Direction: Please print the full listing exactly.

[Start of Available data]

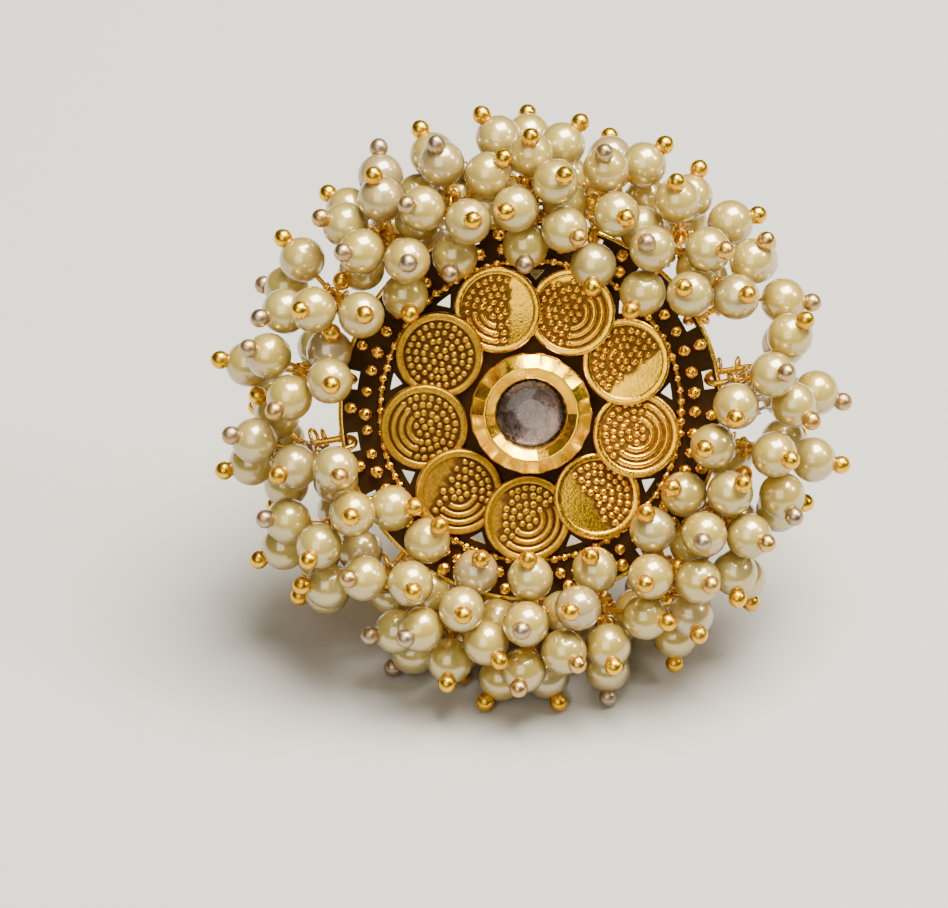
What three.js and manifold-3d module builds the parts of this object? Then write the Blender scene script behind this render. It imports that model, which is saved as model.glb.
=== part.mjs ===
// Cocktail finger ring: an openwork dial of nine overlapping coins round a bezel-set stone,
// edged with bunches of pearl drops that hang from wire links, on a plain finger band.
// Millimetres. The ring rests on its lower drops and its band, with +Z up and the finger's way along X.
// In the head's own frame u runs along X, v up the face and w out of the face; w = 0 is the plate's top.

import * as THREE from 'three';
import { mergeVertices } from 'three/addons/utils/BufferGeometryUtils.js';
import Module from 'manifold-3d';

const wasm = await Module();
wasm.setup();

const { abs, sin, cos, asin, atan2, hypot, floor, max, min, PI } = Math;
const TURN = 2 * PI;
const radians = THREE.MathUtils.degToRad;

// ---- driving dimensions -------------------------------------------------------------------

const PLATE = {
  radius: 12.55,
  thickness: 0.6,
  sides: 36,
  sink: 0.1, // how far what is soldered on reaches into the plate
};
const SLOTS = { inner: 11.35, outer: 12.1, spread: radians(8) };
const WINDOWS = { apex: 8.4, base: 9.35, halfSpread: radians(6) };
const CUT_DEPTH = 3; // of a cutter, which goes right through the plate and its ridges
const BEADED_WIRE = { radius: 9.8, width: 0.46, height: 0.4 };
const GRANULES = { radius: 10.8, width: 0.75, height: 0.62 };

const COINS = {
  count: 9,
  circle: 7.0,
  radius: 2.84,
  thickness: 0.6,
  rim: 0.42,
  relief: 0.14, // of the rim and the boss over the field
  lean: radians(8.4),
  lift: 0.67,
  start: radians(28),
  sides: 14,
};

const BEZEL = { outer: 3.96, shoulder: 1.75, ridge: 3.03, top: 2.6, mouth: 2.3, lip: 1.95, floor: 0.3 };
const BEZEL_SIDES = 20;
const STONE = { girdle: 2.12, crown: 1.72, table: 1.1, foot: 1.9, facets: 12 };
const STONE_LEVELS = { foot: 0.5, girdle: 1.2, edge: 1.35, crown: 1.75, table: 1.95 };

const BAND = { bore: 8.75, wall: 1.4, width: 4.5, seat: -0.75, flat: 0.35, arcSteps: 18 };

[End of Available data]

The output:
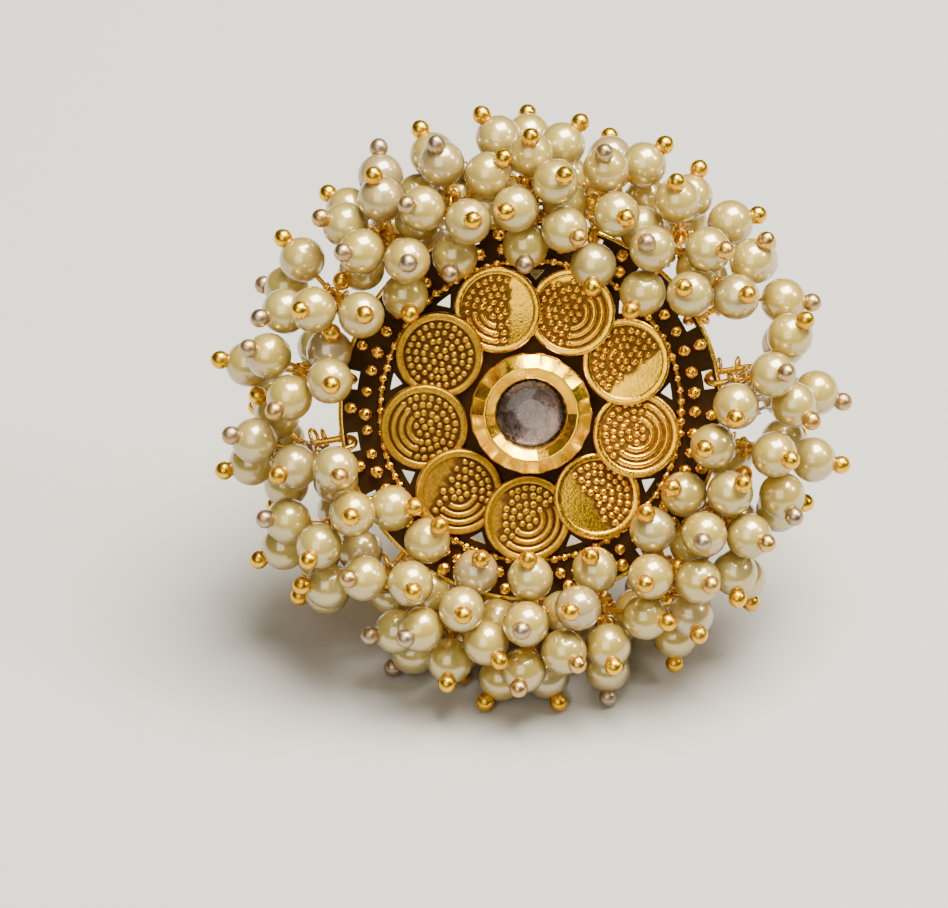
What three.js and manifold-3d module builds the parts of this object? Then write the Blender scene script behind this render. It imports that model, which is saved as model.glb.
=== part.mjs ===
// Cocktail finger ring: an openwork dial of nine overlapping coins round a bezel-set stone,
// edged with bunches of pearl drops that hang from wire links, on a plain finger band.
// Millimetres. The ring rests on its lower drops and its band, with +Z up and the finger's way along X.
// In the head's own frame u runs along X, v up the face and w out of the face; w = 0 is the plate's top.

import * as THREE from 'three';
import { mergeVertices } from 'three/addons/utils/BufferGeometryUtils.js';
import Module from 'manifold-3d';

const wasm = await Module();
wasm.setup();

const { abs, sin, cos, asin, atan2, hypot, floor, max, min, PI } = Math;
const TURN = 2 * PI;
const radians = THREE.MathUtils.degToRad;

// ---- driving dimensions -------------------------------------------------------------------

const PLATE = {
  radius: 12.55,
  thickness: 0.6,
  sides: 36,
  sink: 0.1, // how far what is soldered on reaches into the plate
};
const SLOTS = { inner: 11.35, outer: 12.1, spread: radians(8) };
const WINDOWS = { apex: 8.4, base: 9.35, halfSpread: radians(6) };
const CUT_DEPTH = 3; // of a cutter, which goes right through the plate and its ridges
const BEADED_WIRE = { radius: 9.8, width: 0.46, height: 0.4 };
const GRANULES = { radius: 10.8, width: 0.75, height: 0.62 };

const COINS = {
  count: 9,
  circle: 7.0,
  radius: 2.84,
  thickness: 0.6,
  rim: 0.42,
  relief: 0.14, // of the rim and the boss over the field
  lean: radians(8.4),
  lift: 0.67,
  start: radians(28),
  sides: 14,
};

const BEZEL = { outer: 3.96, shoulder: 1.75, ridge: 3.03, top: 2.6, mouth: 2.3, lip: 1.95, floor: 0.3 };
const BEZEL_SIDES = 20;
const STONE = { girdle: 2.12, crown: 1.72, table: 1.1, foot: 1.9, facets: 12 };
const STONE_LEVELS = { foot: 0.5, girdle: 1.2, edge: 1.35, crown: 1.75, table: 1.95 };

const BAND = { bore: 8.75, wall: 1.4, width: 4.5, seat: -0.75, flat: 0.35, arcSteps: 18 };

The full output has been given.